In most cases, $ K \geq 3 $ is recommended to allow stable estimation of detection probabilities. When your study includes multiple species, it’s often safest to design around the rarest or hardest-to-detect species. That design usually works for everything else.
The lecture then introduced alternative designs that deviate from the standard “$ J $ sites with $ K $ visits” format. The removal design stops visiting a site after the first detection. If a species is detected on the first visit, there’s no need to return. This can save time and resources. It’s particularly effective when occupancy is moderate to high ($ \psi \geq 0.4 $). The removal design yields lower standard errors than the standard design under these conditions.
A second alternative is the conditional design, where every site is visited once, and only those with a detection are revisited. This approach was explored by Specht et al. (2017) and others. It is especially efficient for rare species with low detection probability, where many sites are likely to yield no detections at all. The first visit acts as a filter, identifying candidates for further effort.
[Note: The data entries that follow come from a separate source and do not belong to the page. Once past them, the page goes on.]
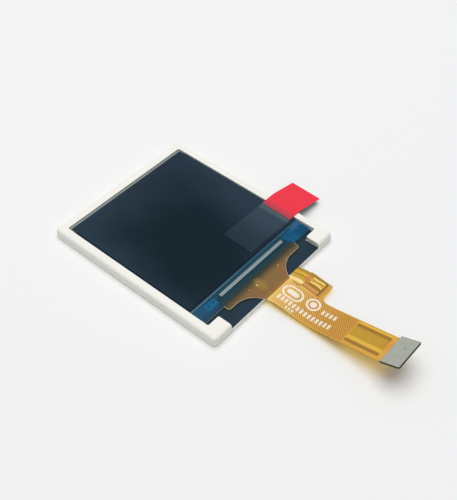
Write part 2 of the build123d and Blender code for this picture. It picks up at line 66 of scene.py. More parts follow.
camera_back = Vector((
    math.sin(camera_azimuth) * math.cos(camera_elevation),
    -math.cos(camera_azimuth) * math.cos(camera_elevation),
    math.sin(camera_elevation),
))
level_right = (-camera_back).cross(Vector((0, 0, 1))).normalized()
level_up = level_right.cross(-camera_back)
camera_right = level_right * math.cos(camera_roll) + level_up * math.sin(camera_roll)
camera_up = level_up * math.cos(camera_roll) - level_right * math.sin(camera_roll)

camera = bpy.data.objects.new("camera", bpy.data.cameras.new("camera"))
bpy.context.scene.collection.objects.link(camera)
camera.data.sensor_fit = "HORIZONTAL"
camera.data.sensor_width = sensor_mm
camera.data.lens = focal_px / image_width_px * sensor_mm
camera.data.clip_start = 1 * MM
turn = Matrix((camera_right, camera_up, camera_back)).transposed()
camera.matrix_world = Matrix.Translation(camera_place) @ turn.to_4x4()
bpy.context.scene.camera = camera
print("lens in mm:", round(camera.data.lens, 1))

# %% [markdown]
# ## A small language for materials
#
# Every finish is a node tree, and node trees are hard to read when they are wired by hand. So a socket is
# wrapped in a class that knows +, -, * and /, and a material in a class with one method that adds any node.
# A finish then reads like the sentence that describes it. Colours are written as they look on screen, 0 to
# 255, and turned into the linear values that the renderer wants.

# %% Sockets that do maths
class Wire:
    """A value that travels along a wire of one node tree."""

    def __init__(self, tree, socket):
        self.tree = tree
        self.socket = socket

    def twin(self, name):
        """Another output of the same node."""
        return Wire(self.tree, open_socket(self.socket.node.outputs, name))

    def maths(self, operation, first, second):
        return self.tree.node("ShaderNodeMath", {"operation": operation}, {0: first, 1: second})

    def __add__(self, other):
        return self.maths("ADD", self, other)

    def __radd__(self, other):
        return self.maths("ADD", other, self)

    def __sub__(self, other):
        return self.maths("SUBTRACT", self, other)

    def __rsub__(self, other):
        return self.maths("SUBTRACT", other, self)

    def __mul__(self, other):
        return self.maths("MULTIPLY", self, other)

    def __rmul__(self, other):
        return self.maths("MULTIPLY", other, self)

    def __truediv__(self, other):
        return self.maths("DIVIDE", self, other)

    def __rtruediv__(self, other):
        return self.maths("DIVIDE", other, self)

    def __mod__(self, other):
        return self.maths("FLOORED_MODULO", self, other)

    def __abs__(self):
        return self.maths("ABSOLUTE", self, 0)

    def less_than(self, other):
        return self.maths("LESS_THAN", self, other)

    def more_than(self, other):
        return self.maths("GREATER_THAN", self, other)

    def whole(self):
        return self.maths("FLOOR", self, 0)

    def highest(self, other):
        return self.maths("MAXIMUM", self, other)

    def root(self):
        return self.maths("SQRT", self, 0)

    def sine(self):
        return self.maths("SINE", self, 0)


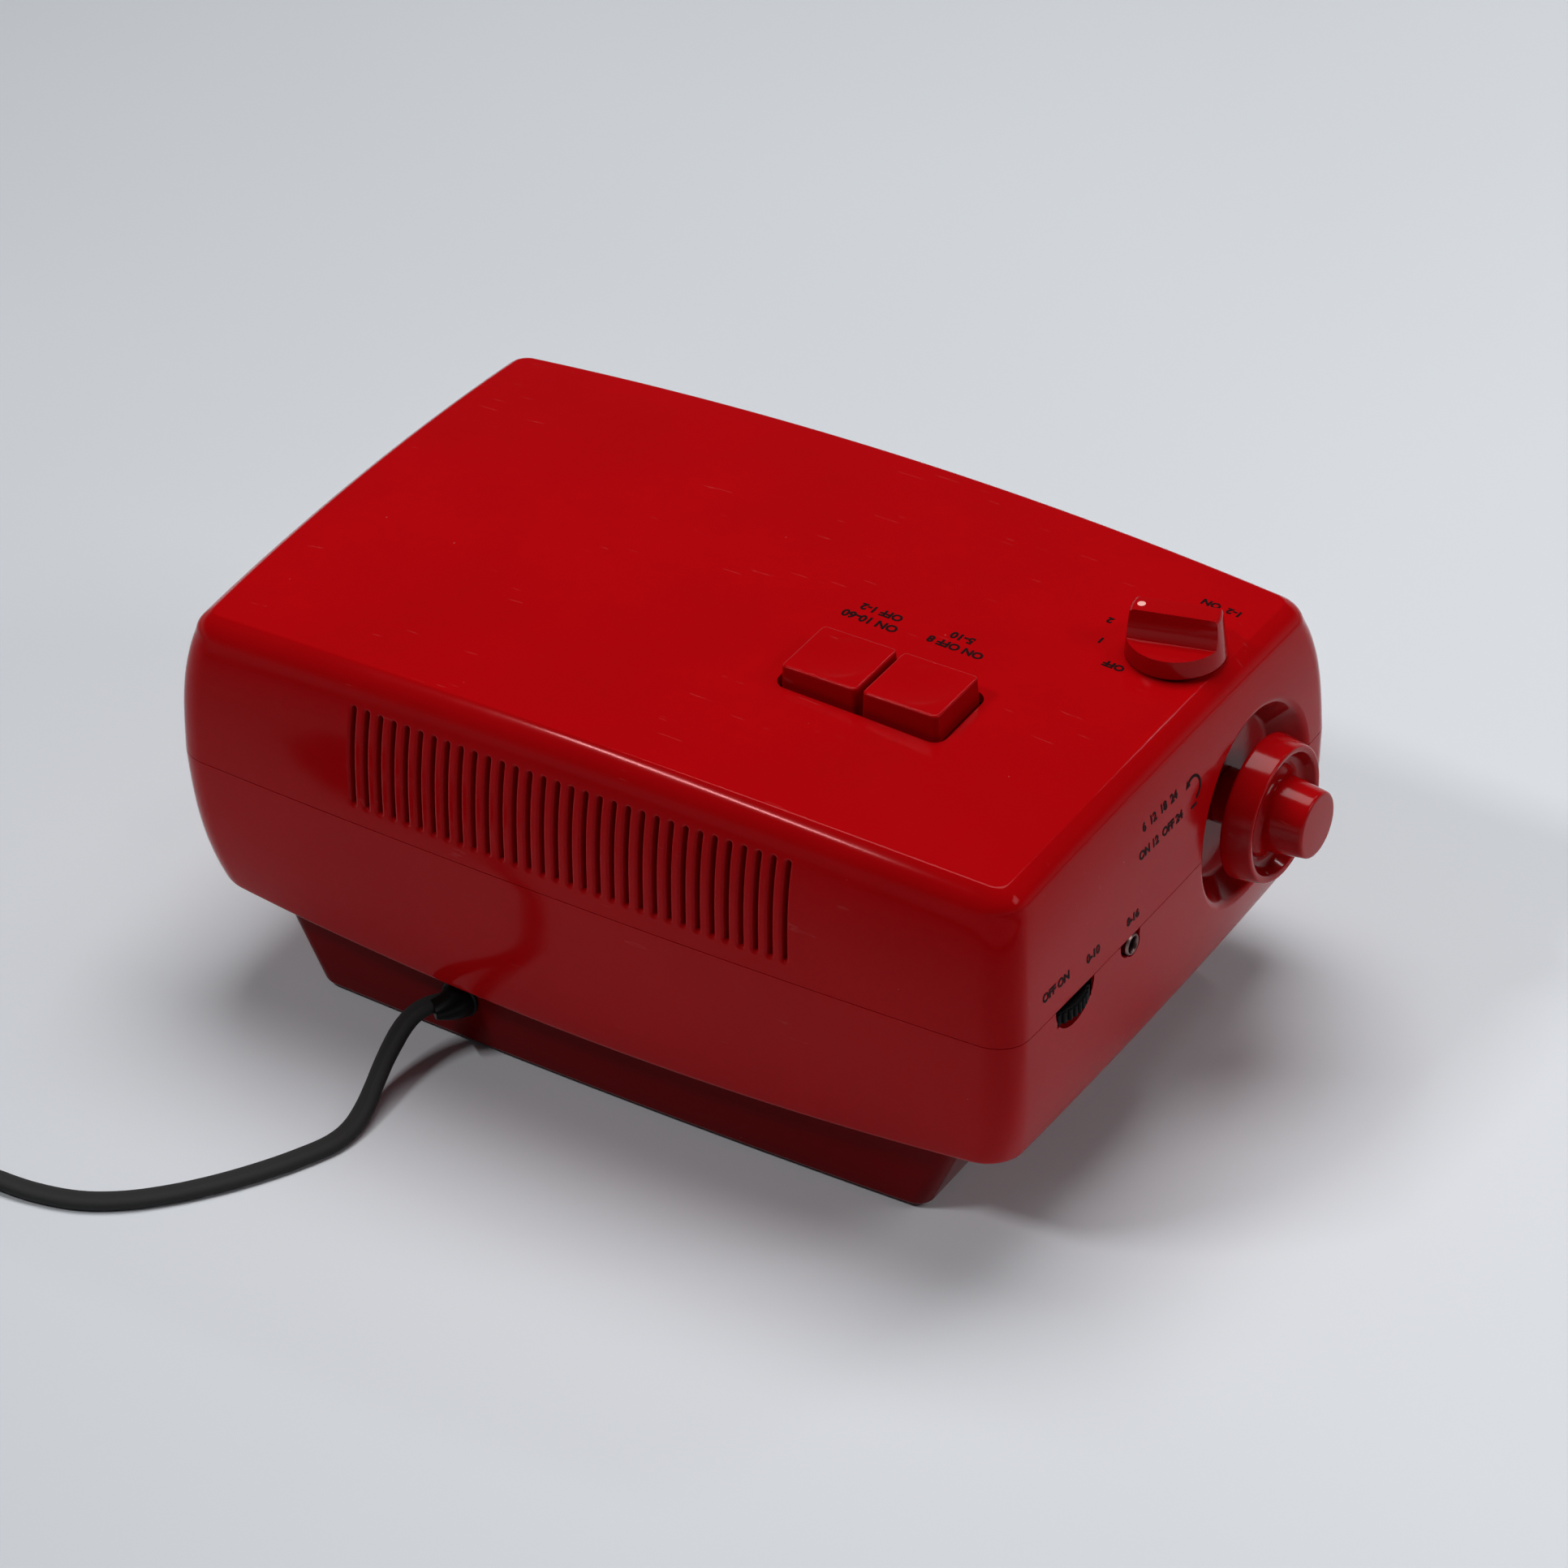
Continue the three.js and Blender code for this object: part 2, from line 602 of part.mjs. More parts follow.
/** What is added inside the wall: the wells' cups, then what is cut: their rooms and the shafts' holes. */
function withWells(wall) {
  const cup = wellRoom(WALL).intersect(caseOutside);
  const room = wellRoom(0);
  return wall
    .add(cup)
    .add(mirrored(cup))
    .subtract(room)
    .subtract(mirrored(room))
    .subtract(rod('x', -FAR, 0, AXIS_Y, AXIS_Z, SLEEVE_RADIUS + RUN))
    .subtract(rod('x', 0, FAR, AXIS_Y, AXIS_Z, TUNING_SHAFT_RADIUS + RUN));
}

function ventCuts() {
  const slots = [];
  for (let k = 0; k < VENT_COUNT; k += 1) {
    const x = VENT_CENTRE_X + (k - (VENT_COUNT - 1) / 2) * VENT_PITCH;
    const half = VENT_WIDTH / 2;
    slots.push(box(x - half, x + half, REAR_Y / 2, FAR, VENT_LOW_Z, VENT_HIGH_Z));
  }
  return slots;
}

const keyBlockTopZ = KEY_TOP_Z - KEY_BODY - KEY_TRAVEL - 1;
const keySlotHalfX = KEY_PITCH / 2 + KEY_WIDTH / 2 + KEY_DRAFT + KEY_SLOT_MARGIN;
const keySlotHalfY = KEY_DEPTH / 2 + KEY_DRAFT + KEY_SLOT_MARGIN;
const switchPostX = keySlotHalfX + SWITCH_POST_RADIUS + 1;

function frontOpening() {
  const depth = FRONT_PLATE_Y + FRONT_PLATE;
  return box(-FRONT_HALF_X, FRONT_HALF_X, -FAR, depth, FRONT_LOW_Z, FRONT_HIGH_Z);
}

/** An upright round post. */
function post(x, y, low, high, radius, sides = 16) {
  return rod('z', low, high, x, y, radius, radius, sides);
}

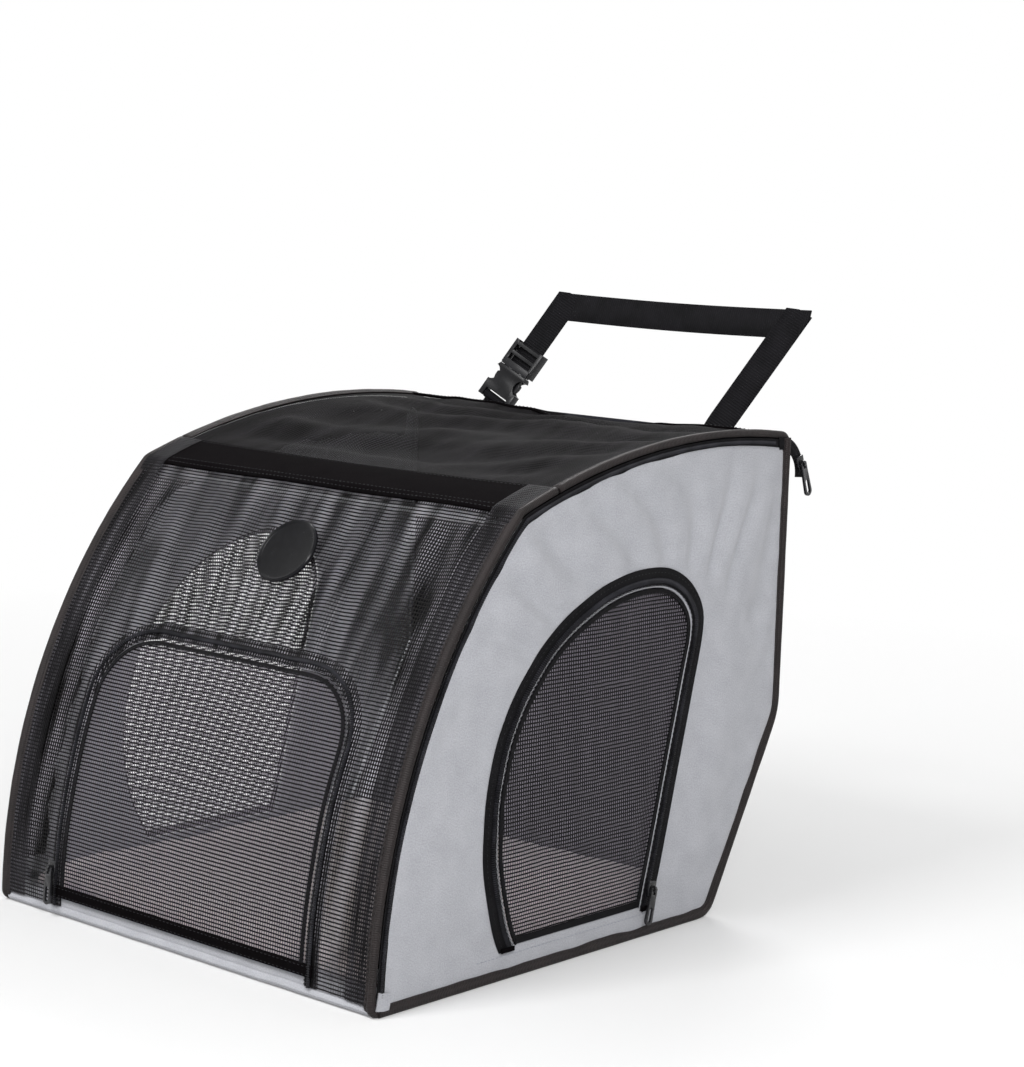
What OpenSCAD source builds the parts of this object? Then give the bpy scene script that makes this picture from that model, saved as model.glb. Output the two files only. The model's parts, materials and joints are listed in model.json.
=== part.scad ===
// Soft-sided pet carrier for a car seat: two flat side panels on wire hoops,
// joined by a curved mesh front, a cross band and a zipped mesh top.
// The origin is the middle of the base on the floor. The front faces -Y and +Z is up.

/* [Body] */
// Width over both side panels
body_w = 406; // [340:1:480]
// Depth of the base on the floor
base_d = 378; // [345:1:410]
// Depth at the rear top edge
total_d = 460; // [440:1:500]
// Height at which the slanted back turns upright
slant_h = 155; // [120:1:190]
// Height of the rear top edge
rear_h = 378; // [368:1:400]
// Height at which the curved front meets the top
kink_h = 341; // [325:1:350]
// Radius of the curved front
front_r = 485; // [465:1:540]
// Rise of the arched top above a straight line
top_rise = 20; // [12:1:26]
// Radius of the rear top corner
corner_r = 16; // [12:1:20]

/* [Panels] */
// Thickness of the base panel
base_t = 14; // [12:1:18]
// Thickness of the fleece floor pad
pad_t = 16; // [10:1:20]
// Thickness of the side and back panels
panel_t = 5; // [4:0.5:7]
// Thickness of the mesh
mesh_t = 1.2; // [0.8:0.1:1.6]
// Width of the cross band along the top
band_w = 40; // [30:1:55]
// Height of the hem under the front mesh
hem_h = 10; // [8:1:14]
// Depth of the hem behind the top mesh
rear_hem_w = 14; // [10:1:20]

/* [Edges] */
// Width of the binding on the mesh faces
binding_w = 12; // [10:1:14]
// Depth of the binding on the side faces
binding_d = 4; // [3:0.5:5]
// Width of the zip strip along the edges
edge_zip_w = 6; // [5:0.5:8]
// Width of the piping along the bottom and the rear
piping_w = 7; // [6:0.5:9]
// Thickness by which bindings and piping stand proud
proud = 1.5; // [1:0.1:1.6]

/* [Frame] */
// Radius of the spring steel hoops
rod_r = 2.5; // [2:0.1:3]
// Inset of the hoops from the outline
rod_inset = 13; // [12:0.5:15]
// Radius of the bar inside the cross band
bar_r = 4; // [3:0.1:5]

/* [Front door] */
// Width of the front door between its zips
door_w = 280; // [240:1:300]
// Height of the top of the front door
door_top = 225; // [200:1:235]
// Radius of the door's upper corners
door_r = 58; // [45:1:70]

/* [Side windows] */
// Radius of the big arc of the window
arch_r = 177; // [165:1:180]
// Distance of the arc's centre behind the front
arch_y = 281; // [276:1:288]
// Height of the arc's centre
arch_z = 111; // [105:1:116]
// Distance of the rear leg behind the front, at the floor
leg_y = 300; // [295:1:306]
// Slope of the rear leg, backwards per unit of height
leg_slope = 0.2435; // [0.2:0.005:0.26]
// Radius between the rear leg and the arc
arch_corner_r = 60; // [50:1:70]
// Height of the lower edge of the window
window_z = 24; // [22:1:32]

/* [Zips] */
// Width of each half of a zip tape
tape_w = 10; // [8:0.5:12]
// Thickness of a zip tape
tape_t = 1.2; // [0.8:0.1:1.4]
// Half the width of a zip's coil
coil_w = 2.5; // [2:0.1:3]
// Distance of the slit from the middle of the coil
slit = 6; // [5.8:0.1:6.6]
// Height of a zip coil on its tape
coil_t = 2; // [1.5:0.1:2.4]
// Radius of the loose tape end at each rear corner
tail_r = 26; // [22:1:30]
// Length of a slider's pull
pull_l = 28; // [22:1:30]

/* [Label] */
// Radius of the bare round label
label_r = 27; // [20:0.5:30]
// Height of the label's centre along the front
label_z = 293; // [270:1:300]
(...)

A third hybrid is the mixed design, also known as “double sampling” or “fractional replication.” Here, a subset of sites receives only one visit ($ J_S $), while another subset ($ J_R $) is visited $ K $ times. This design can reduce field costs when some data is already available or when resources are limited. However, single-visit data only help if the species is very easy to detect. Otherwise, their contribution to parameter estimation is marginal. Still, when combined with repeated visits, even a few single-visit data points can slightly improve inference, particularly when occupancy and detection are modeled using continuous covariates.